Can traditional amateur sports & new leagues co-exist?
Of course, there are some student athletes (especially in non-revenue sports with no professional league opportunities after college) who attend school and dedicate as much, or more of their effort, to academic success over sport success. In these examples receiving free or partially-reduced classes are a great benefit of being a student athlete, and the trade of sport participation for an education makes perfect sense. But why force other young adults with little interest in college have to “stay eligible” simply to pursue their dream of being a professional athlete — a career completely independent of a college degree anyway? In a way this is like requiring a would-be lawyer to also have to earn a varsity sports letter in order to graduate with the law degree. Hanging an academic requirement over a young man’s head when all he wants to do is become a pro athlete doesn’t seem to make a lot of sense in modern times. At the same, keeping college sports in place for those student athletes who do embrace the school/sports model makes perfect sense, too. Why can’t both exist?

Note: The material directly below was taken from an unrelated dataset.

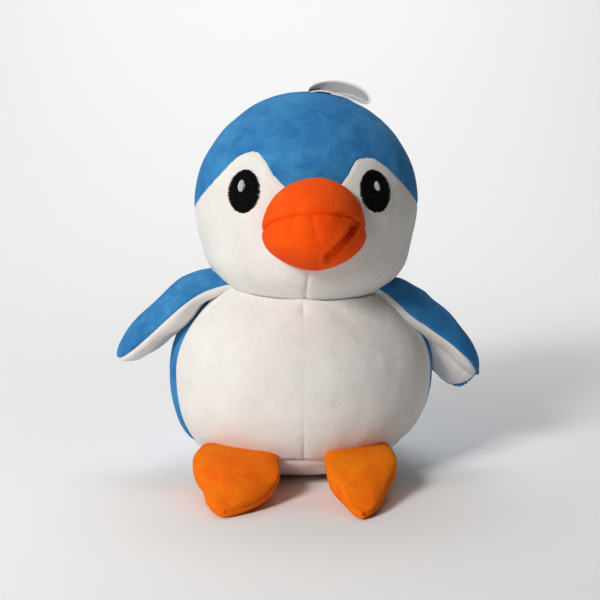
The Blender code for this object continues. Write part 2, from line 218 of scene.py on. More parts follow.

In a previous lifetime the vast majority of student athletes greatly valued their reduced/free college education in exchange for playing sports, but things are different today. As colleges make millions and millions of dollars off student athletes each year, increasingly more student athletes are looking past the education part of the trade and instead focusing more on how to play professional sports. Personally speaking, I wish every student athlete valued their education, but reality has shown me this is not always the case — hence the need to deliver sport opportunities not directly attached to academics.